No meio destas andanças pela Premier League, o espanhol que foi campeão europeu de seleções de Sub-19, Sub-21 (com os agora companheiros De Gea e Herrera) e AA (com o principal ídolo da atualidade, Iniesta) tem como principais hobbies viajar e tirar fotografias (Nova Iorque e Bombaim foram as cidades mais marcantes) e está a tirar dois cursos online ao mesmo tempo na Universidade Técnica de Madrid: um de Marketing, outro de Ciências do Desporto (se não fosse futebolista, garante que estaria ligado ao mundo da publicidade).

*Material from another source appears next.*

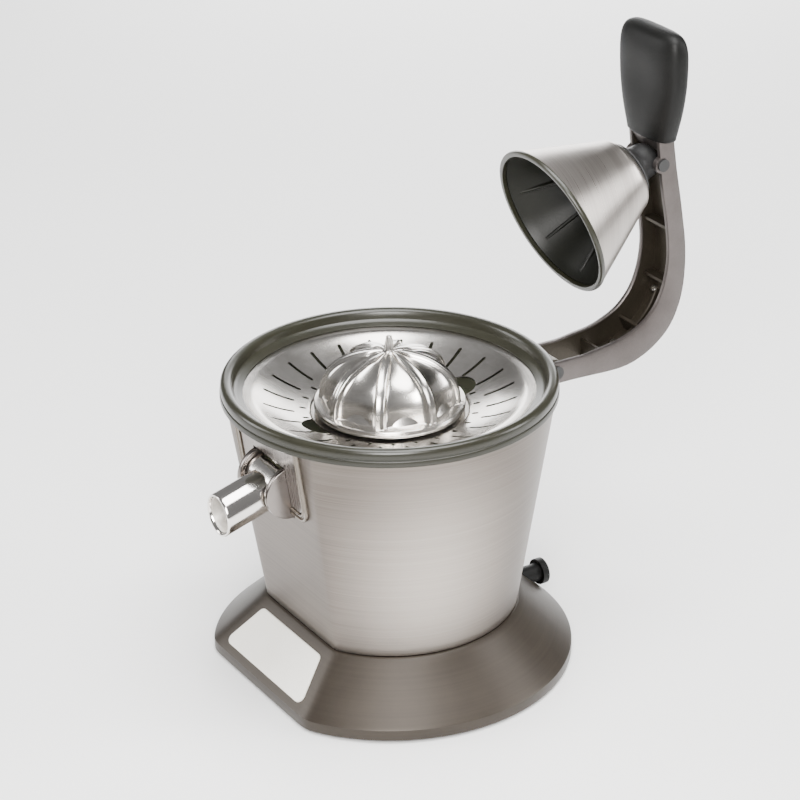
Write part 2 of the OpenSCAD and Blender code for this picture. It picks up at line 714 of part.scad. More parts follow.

Em paralelo, é acionista do “seu ” clube, o Oviedo, atualmente num lugar modesto da Segunda Liga.

Fã de Woody Allen (o “Midnight in Paris” é o seu filme preferido) e de Haruki Murakami (a partir do “Tokio Blues”), Juan Mata é uma das figuras mais respeitadas da Premier League, como se viu pelo convite para dar uma palestra que recebeu da Soccerex Global Convention, em Manchester. E é também por esse estatuto, além da causa em si, que Mats Hummels (Bayern), Chiellini (Juventus), Kagawa (B. Dortmund) e Gnabry (Hoffenheim) foram os primeiros a juntarem-se ao Common Goal. Entre os golos que marcou ao longo da carreira, nenhum se compara a este.

“Para mim, bom futebol não tem a ver com as qualidades técnicas que se mostra ou quantos jogadores se fintam, tem a ver com tomar as decisões certas sempre que se tem a bola”, comentou Mata numa entrevista recente ao The Guardian. Mesmo sem bola, o espanhol também acerta. Mas recusa ser o único rosto do Common Goal, uma causa que pretende tornar o mais global possível.

“Isto não é sobre mim, alguém tinha de começar e fui eu. Mas espero que muitos de nós se possam comprometer com este projeto. O grande objetivo é que toda a gente ligada ao futebol, dos media aos fãs, possam ajudar em áreas distintas, mas a melhor maneira de começar é com os jogadores por trazerem maior atenção. E falamos de 1%, porque é necessária uma estrutura realística que encoraje todos os outros a aderirem. O meu 1% não significa muito mas, um dia, se chegarmos ao 1% de todas as receitas do futebol profissional, será fantástico. E até as pessoas que não estejam em boa situação financeira se podem juntar espalhando a palavra”, salientou.